In May 1984, Reagan-Bush '84 launched a highly praised television ad blitz proclaiming, "It's Morning Again in America."  The ads underscored a theme at the center of Reagan's campaign: that America was "Prouder, Stronger, and Better" under President Reagan's leadership. Campaign Director Ed Rollins noted, "We wanted to remind people how things were, and how they are getting better." The campaign budgeted up to $10 million in ad buys during the period before the August Republican convention.

Reagan-Bush '84 financed its pre-convention campaign, including the television ads, with a successful fundraising effort, reaching its fundraising goals by April 1984. Finance Director Timothy G. Ryan reported raising over $26 million, with $12 million from direct mail solicitations, $4 million from fundraising events, and over $10 million in federal matching funds.  For his direct mail fundraising, Ryan used contributor lists from a number of Republican organizations that generated what was then the most successful political fundraising in American history, with an average contribution of $56.20.  Additionally, Reagan-Bush '84 was the first presidential campaign to raise enough matchable contributions ($250 and less) to qualify for the maximum amount of Federal Election Commission matching funds for the pre-convention period. Over 300,000 people contributed to the campaign.

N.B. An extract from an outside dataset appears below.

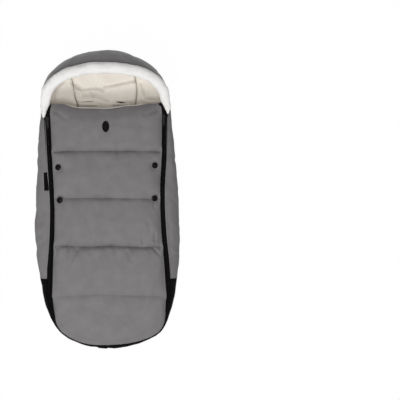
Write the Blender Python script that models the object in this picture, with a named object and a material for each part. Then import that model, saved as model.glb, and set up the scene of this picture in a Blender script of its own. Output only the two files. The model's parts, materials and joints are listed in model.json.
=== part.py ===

Reagan-Bush '84 did not accept any private contributions for the post-convention, general election campaign, opting instead to receive $40.4 million in funding from the Federal Election Commission.

Republican National Convention

In August, Reagan accepted his party's nomination at the Republican National Convention in Dallas, Texas. He was, at that time, the oldest presidential nominee ever, at the age of 73 years, 6 months. In his acceptance speech, Reagan promised a "springtime of hope" for America. There were also several other main speakers, including Barry Goldwater, the Republican Party's 1964 nominee, who spoke on national defense.

Opinion polling

In January 1983, a poll showed Reagan losing to Mondale by twelve percentage points. This was attributed to the poor economy and high unemployment rates, which resulted in Reagan's approval ratings being as low as 35 percent. However, the economy "picking up" had resulted in an increase in his approval ratings, and as the election progressed, Reagan opened a large lead over Mondale in the opinion polls.

According to a poll conducted by The New York Times in September 1984, 54 percent of the voters preferred Reagan over 33 percent for Mondale. It also found that 46 percent believed that Republicans had a lead in the handling of key issues compared to Democrats, despite a large number disagreeing Reagan's views. For the favorability of the candidates, the poll found that two-thirds of the public had a positive view on Reagan, whereas only 27 percent had a favorable impression of Mondale.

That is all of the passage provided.